--- begin Information shown ---

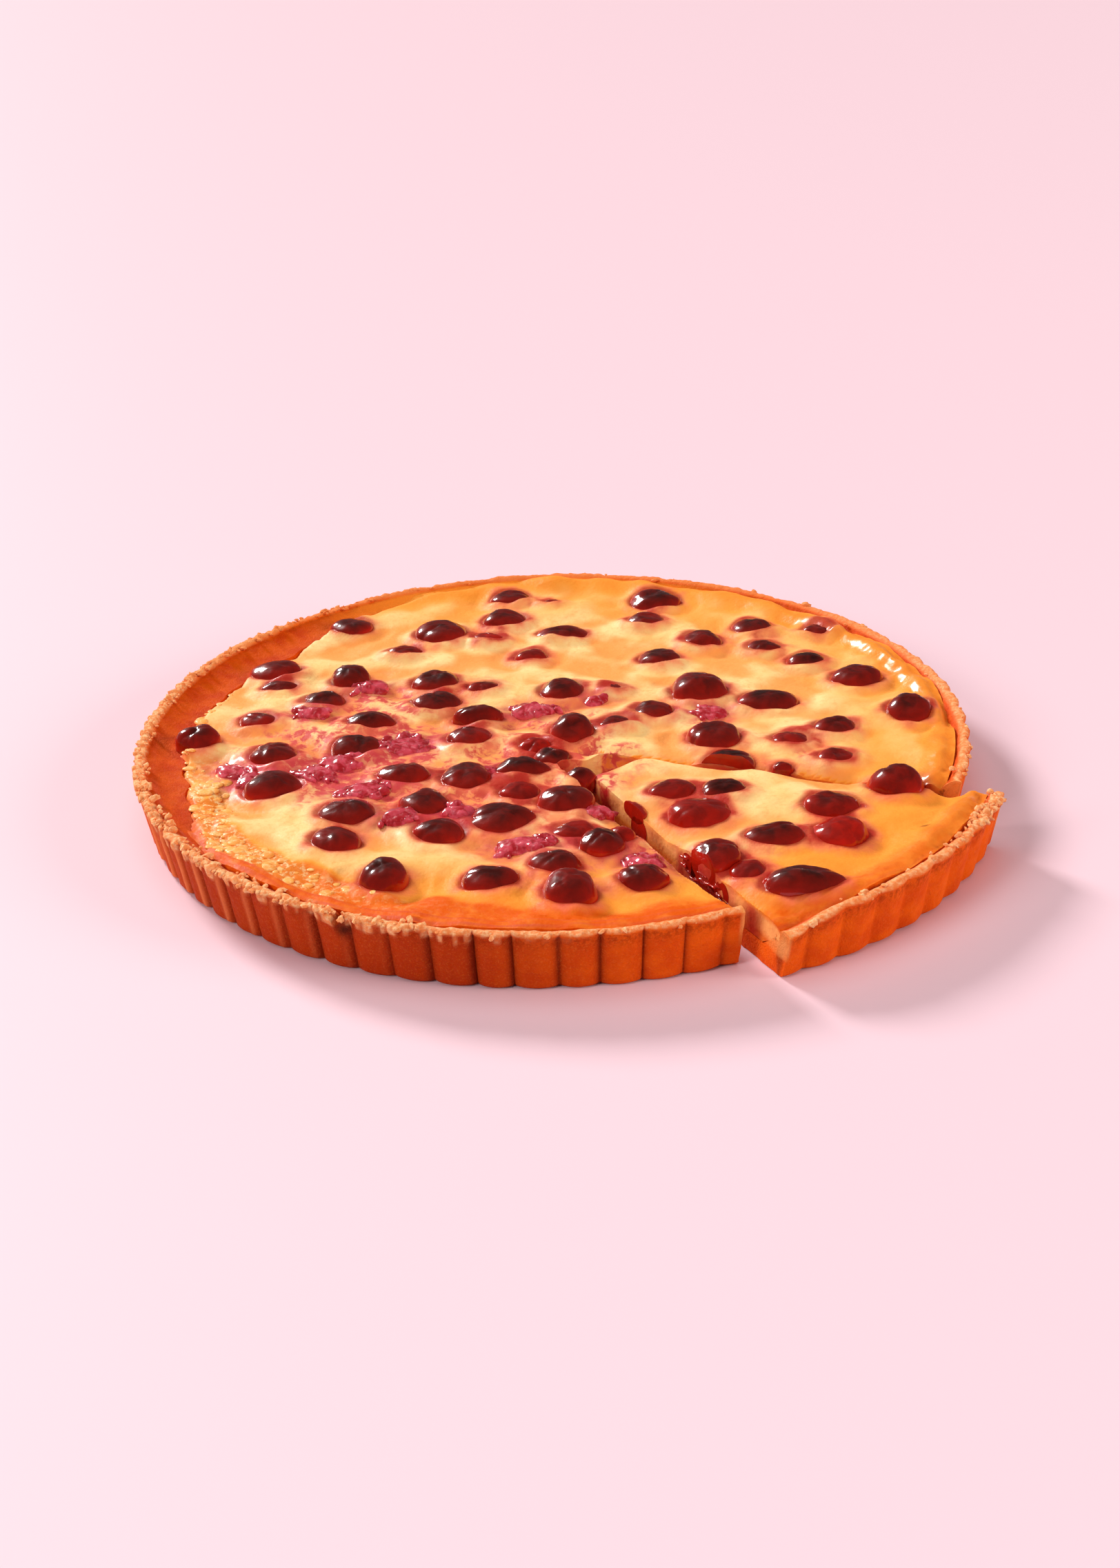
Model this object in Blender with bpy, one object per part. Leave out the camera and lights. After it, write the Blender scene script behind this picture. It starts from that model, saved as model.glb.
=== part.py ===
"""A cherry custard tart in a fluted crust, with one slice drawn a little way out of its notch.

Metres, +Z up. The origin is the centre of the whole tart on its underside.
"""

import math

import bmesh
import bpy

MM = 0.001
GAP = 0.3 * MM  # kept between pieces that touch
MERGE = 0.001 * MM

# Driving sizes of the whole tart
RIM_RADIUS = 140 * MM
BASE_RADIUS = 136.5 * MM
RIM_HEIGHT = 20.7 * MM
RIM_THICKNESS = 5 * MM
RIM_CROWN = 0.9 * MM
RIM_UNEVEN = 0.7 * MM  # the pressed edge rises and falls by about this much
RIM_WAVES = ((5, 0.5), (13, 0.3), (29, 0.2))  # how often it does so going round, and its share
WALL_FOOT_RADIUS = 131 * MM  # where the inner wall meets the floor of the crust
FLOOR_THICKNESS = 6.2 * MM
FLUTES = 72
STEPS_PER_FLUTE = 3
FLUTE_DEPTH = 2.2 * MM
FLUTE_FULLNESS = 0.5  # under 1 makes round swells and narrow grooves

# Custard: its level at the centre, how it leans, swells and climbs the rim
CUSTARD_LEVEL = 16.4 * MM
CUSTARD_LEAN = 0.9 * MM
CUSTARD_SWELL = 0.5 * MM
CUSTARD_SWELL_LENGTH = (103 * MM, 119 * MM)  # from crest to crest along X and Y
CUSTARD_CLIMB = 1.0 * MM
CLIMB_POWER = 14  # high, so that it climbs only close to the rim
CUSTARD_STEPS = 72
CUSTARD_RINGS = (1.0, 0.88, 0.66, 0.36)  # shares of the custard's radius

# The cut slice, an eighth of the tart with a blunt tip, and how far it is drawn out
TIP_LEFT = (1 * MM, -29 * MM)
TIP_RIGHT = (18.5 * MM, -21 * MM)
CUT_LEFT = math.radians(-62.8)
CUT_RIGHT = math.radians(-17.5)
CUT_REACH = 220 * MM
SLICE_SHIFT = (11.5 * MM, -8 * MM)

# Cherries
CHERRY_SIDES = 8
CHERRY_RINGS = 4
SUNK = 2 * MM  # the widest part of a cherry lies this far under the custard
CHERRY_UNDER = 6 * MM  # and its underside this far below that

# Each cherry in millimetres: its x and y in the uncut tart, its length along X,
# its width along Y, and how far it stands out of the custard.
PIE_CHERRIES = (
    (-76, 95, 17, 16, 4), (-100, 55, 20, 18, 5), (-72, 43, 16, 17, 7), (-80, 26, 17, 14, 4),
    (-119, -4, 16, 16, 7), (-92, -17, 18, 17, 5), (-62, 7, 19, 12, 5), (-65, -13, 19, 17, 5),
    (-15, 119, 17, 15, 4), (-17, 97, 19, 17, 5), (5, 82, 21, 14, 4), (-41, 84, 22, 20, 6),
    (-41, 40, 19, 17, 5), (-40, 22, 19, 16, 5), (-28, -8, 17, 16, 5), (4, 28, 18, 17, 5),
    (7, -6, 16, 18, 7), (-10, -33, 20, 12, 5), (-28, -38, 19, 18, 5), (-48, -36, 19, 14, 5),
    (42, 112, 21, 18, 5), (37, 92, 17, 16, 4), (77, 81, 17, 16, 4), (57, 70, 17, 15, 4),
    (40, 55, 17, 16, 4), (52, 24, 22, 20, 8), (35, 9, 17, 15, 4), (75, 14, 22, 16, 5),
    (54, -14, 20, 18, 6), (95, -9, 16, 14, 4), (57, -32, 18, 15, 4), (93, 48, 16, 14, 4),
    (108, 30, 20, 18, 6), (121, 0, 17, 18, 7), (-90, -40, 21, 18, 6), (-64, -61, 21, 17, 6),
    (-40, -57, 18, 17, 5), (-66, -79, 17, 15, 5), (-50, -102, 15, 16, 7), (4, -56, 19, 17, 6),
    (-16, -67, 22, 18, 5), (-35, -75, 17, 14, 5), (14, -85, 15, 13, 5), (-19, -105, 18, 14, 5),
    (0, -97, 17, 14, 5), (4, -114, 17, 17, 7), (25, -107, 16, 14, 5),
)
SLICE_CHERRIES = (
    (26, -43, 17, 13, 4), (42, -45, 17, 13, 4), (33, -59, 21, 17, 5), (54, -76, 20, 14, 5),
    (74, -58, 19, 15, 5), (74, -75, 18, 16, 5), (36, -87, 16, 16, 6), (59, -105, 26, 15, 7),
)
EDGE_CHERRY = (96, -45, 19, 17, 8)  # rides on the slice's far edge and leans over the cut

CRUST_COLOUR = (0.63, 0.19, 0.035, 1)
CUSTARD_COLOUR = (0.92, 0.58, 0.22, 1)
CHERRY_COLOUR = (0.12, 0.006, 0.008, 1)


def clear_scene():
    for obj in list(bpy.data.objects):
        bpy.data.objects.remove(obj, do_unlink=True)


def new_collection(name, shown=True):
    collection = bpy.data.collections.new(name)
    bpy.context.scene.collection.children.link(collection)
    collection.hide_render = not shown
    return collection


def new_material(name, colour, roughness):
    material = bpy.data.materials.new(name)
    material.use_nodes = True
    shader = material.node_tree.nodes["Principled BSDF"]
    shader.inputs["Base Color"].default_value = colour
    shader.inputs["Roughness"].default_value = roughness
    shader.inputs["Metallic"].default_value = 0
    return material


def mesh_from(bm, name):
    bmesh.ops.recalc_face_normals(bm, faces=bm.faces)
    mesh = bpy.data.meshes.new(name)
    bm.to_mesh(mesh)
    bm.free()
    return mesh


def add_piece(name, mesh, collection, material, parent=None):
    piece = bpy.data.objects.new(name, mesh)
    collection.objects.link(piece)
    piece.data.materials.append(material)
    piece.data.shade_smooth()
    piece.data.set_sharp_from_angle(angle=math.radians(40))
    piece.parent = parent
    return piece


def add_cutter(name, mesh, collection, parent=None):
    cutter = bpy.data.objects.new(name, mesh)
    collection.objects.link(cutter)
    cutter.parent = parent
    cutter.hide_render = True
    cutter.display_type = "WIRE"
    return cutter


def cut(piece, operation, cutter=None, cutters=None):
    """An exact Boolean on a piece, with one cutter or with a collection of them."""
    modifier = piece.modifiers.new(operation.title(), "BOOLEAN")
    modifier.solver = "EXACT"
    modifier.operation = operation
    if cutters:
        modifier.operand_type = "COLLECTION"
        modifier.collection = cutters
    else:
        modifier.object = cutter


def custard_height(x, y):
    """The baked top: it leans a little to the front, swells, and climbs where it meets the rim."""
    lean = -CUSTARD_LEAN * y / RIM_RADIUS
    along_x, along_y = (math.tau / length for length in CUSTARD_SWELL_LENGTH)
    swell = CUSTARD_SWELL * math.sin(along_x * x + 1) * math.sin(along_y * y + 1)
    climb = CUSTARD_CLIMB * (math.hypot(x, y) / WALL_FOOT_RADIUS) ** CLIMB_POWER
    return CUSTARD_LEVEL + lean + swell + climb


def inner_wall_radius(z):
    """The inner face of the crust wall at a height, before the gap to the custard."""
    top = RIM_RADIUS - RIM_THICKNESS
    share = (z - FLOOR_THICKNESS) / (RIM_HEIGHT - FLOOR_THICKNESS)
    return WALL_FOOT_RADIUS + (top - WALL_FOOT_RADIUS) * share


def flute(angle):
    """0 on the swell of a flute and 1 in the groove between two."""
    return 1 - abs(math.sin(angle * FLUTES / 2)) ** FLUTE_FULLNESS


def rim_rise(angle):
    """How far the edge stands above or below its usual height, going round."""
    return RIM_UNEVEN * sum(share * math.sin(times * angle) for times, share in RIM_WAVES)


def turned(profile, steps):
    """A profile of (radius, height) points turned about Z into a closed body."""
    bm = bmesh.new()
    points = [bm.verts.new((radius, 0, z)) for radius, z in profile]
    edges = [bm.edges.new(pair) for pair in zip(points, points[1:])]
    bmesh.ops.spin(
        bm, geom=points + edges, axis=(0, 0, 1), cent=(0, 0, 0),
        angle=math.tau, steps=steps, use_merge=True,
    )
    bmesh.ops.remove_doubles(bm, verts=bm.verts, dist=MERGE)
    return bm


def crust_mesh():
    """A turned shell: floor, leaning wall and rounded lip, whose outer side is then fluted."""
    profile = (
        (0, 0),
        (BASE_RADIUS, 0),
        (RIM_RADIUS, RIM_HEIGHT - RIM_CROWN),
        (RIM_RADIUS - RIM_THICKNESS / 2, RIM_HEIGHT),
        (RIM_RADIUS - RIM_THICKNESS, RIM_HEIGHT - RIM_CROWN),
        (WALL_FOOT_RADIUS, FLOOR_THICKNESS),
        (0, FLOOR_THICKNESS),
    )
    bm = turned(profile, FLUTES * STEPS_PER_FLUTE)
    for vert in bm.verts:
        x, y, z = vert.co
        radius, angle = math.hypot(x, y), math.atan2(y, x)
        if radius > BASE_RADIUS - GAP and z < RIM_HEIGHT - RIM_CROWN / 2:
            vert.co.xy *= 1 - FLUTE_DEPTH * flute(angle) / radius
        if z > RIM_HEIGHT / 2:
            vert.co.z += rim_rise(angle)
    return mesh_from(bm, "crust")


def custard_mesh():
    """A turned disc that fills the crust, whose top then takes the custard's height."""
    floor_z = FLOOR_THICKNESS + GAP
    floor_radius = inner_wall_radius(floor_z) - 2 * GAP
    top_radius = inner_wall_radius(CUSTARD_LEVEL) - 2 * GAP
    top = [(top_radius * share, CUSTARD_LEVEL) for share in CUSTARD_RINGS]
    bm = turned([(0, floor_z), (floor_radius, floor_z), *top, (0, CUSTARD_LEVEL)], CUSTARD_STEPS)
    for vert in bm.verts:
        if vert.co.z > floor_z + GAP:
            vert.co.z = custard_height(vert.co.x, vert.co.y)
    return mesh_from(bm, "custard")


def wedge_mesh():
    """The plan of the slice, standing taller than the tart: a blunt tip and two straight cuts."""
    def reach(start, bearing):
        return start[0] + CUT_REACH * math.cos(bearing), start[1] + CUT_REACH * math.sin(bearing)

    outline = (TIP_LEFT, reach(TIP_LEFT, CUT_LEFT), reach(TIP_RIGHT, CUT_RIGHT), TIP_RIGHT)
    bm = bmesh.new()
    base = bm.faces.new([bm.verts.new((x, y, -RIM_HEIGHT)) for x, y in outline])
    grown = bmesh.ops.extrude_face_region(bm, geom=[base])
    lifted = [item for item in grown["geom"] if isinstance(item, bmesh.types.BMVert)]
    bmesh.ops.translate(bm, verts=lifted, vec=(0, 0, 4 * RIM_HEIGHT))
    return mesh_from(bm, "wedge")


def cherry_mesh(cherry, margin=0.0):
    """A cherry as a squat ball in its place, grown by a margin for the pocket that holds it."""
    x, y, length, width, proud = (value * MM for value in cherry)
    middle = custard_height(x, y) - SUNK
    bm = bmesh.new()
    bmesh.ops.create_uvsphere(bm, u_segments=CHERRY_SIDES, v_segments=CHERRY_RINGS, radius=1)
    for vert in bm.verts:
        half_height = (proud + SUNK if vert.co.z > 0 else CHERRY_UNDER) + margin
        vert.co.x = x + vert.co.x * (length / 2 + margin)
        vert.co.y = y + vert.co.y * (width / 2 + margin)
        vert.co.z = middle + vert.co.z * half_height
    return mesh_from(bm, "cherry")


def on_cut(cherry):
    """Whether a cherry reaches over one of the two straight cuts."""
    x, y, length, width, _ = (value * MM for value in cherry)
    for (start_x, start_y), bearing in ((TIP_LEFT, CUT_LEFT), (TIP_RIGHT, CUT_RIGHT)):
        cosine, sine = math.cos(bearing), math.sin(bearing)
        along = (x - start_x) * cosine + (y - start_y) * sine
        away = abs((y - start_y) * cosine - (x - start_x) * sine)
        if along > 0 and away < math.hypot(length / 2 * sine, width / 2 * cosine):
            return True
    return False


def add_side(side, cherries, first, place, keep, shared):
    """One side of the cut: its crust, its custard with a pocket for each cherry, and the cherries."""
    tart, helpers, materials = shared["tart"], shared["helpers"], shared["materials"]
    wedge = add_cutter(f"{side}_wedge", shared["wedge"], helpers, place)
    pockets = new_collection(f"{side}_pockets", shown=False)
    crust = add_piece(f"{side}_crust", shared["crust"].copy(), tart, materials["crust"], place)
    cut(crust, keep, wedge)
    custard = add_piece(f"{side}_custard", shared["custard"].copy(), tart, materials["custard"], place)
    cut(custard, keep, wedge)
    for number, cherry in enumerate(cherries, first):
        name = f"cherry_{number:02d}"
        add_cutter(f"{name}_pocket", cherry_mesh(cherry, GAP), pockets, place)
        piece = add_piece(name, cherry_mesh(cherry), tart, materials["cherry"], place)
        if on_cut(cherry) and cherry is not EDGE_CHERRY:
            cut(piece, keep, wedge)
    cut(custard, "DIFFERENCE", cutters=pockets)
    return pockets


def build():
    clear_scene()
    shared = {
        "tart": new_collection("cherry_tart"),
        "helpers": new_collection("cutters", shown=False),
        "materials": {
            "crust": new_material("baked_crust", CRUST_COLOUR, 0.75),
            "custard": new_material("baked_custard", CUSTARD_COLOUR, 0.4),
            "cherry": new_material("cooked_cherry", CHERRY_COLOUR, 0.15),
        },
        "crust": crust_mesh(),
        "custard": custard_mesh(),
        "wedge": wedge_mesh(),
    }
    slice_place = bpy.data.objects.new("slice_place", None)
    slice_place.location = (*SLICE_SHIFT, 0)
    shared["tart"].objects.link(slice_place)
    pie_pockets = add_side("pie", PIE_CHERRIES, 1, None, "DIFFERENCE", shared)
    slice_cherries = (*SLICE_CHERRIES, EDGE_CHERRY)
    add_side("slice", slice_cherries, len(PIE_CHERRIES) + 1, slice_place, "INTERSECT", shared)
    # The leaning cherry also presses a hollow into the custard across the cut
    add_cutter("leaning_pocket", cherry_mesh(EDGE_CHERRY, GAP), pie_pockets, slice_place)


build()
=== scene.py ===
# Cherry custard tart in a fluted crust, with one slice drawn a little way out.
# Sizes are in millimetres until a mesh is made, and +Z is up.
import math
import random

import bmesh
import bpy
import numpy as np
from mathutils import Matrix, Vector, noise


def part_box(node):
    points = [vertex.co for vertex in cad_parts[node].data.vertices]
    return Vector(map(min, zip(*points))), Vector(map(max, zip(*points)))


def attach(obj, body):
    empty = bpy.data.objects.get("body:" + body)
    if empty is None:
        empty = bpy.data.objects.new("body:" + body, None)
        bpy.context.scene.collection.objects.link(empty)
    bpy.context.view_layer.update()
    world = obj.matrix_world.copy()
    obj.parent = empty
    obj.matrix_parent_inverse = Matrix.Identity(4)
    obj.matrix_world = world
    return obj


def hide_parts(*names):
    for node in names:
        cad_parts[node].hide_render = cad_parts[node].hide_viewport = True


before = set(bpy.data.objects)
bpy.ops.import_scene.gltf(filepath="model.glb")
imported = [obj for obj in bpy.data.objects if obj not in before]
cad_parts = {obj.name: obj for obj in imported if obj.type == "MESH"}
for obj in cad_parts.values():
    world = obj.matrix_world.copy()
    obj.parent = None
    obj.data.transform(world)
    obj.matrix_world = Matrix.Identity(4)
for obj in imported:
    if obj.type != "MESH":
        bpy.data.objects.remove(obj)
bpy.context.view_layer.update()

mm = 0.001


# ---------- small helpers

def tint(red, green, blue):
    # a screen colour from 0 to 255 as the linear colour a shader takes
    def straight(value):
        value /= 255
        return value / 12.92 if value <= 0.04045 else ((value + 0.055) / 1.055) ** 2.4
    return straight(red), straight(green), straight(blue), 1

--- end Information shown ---

• **Direction**: The lines to reproduce run from the one that contains "# The leaning" through the last line above; copy them exactly.

• **Final answer**:
    # The leaning cherry also presses a hollow into the custard across the cut
    add_cutter("leaning_pocket", cherry_mesh(EDGE_CHERRY, GAP), pie_pockets, slice_place)


build()
=== scene.py ===
# Cherry custard tart in a fluted crust, with one slice drawn a little way out.
# Sizes are in millimetres until a mesh is made, and +Z is up.
import math
import random

import bmesh
import bpy
import numpy as np
from mathutils import Matrix, Vector, noise


def part_box(node):
    points = [vertex.co for vertex in cad_parts[node].data.vertices]
    return Vector(map(min, zip(*points))), Vector(map(max, zip(*points)))


def attach(obj, body):
    empty = bpy.data.objects.get("body:" + body)
    if empty is None:
        empty = bpy.data.objects.new("body:" + body, None)
        bpy.context.scene.collection.objects.link(empty)
    bpy.context.view_layer.update()
    world = obj.matrix_world.copy()
    obj.parent = empty
    obj.matrix_parent_inverse = Matrix.Identity(4)
    obj.matrix_world = world
    return obj


def hide_parts(*names):
    for node in names:
        cad_parts[node].hide_render = cad_parts[node].hide_viewport = True


before = set(bpy.data.objects)
bpy.ops.import_scene.gltf(filepath="model.glb")
imported = [obj for obj in bpy.data.objects if obj not in before]
cad_parts = {obj.name: obj for obj in imported if obj.type == "MESH"}
for obj in cad_parts.values():
    world = obj.matrix_world.copy()
    obj.parent = None
    obj.data.transform(world)
    obj.matrix_world = Matrix.Identity(4)
for obj in imported:
    if obj.type != "MESH":
        bpy.data.objects.remove(obj)
bpy.context.view_layer.update()

mm = 0.001


# ---------- small helpers

def tint(red, green, blue):
    # a screen colour from 0 to 255 as the linear colour a shader takes
    def straight(value):
        value /= 255
        return value / 12.92 if value <= 0.04045 else ((value + 0.055) / 1.055) ** 2.4
    return straight(red), straight(green), straight(blue), 1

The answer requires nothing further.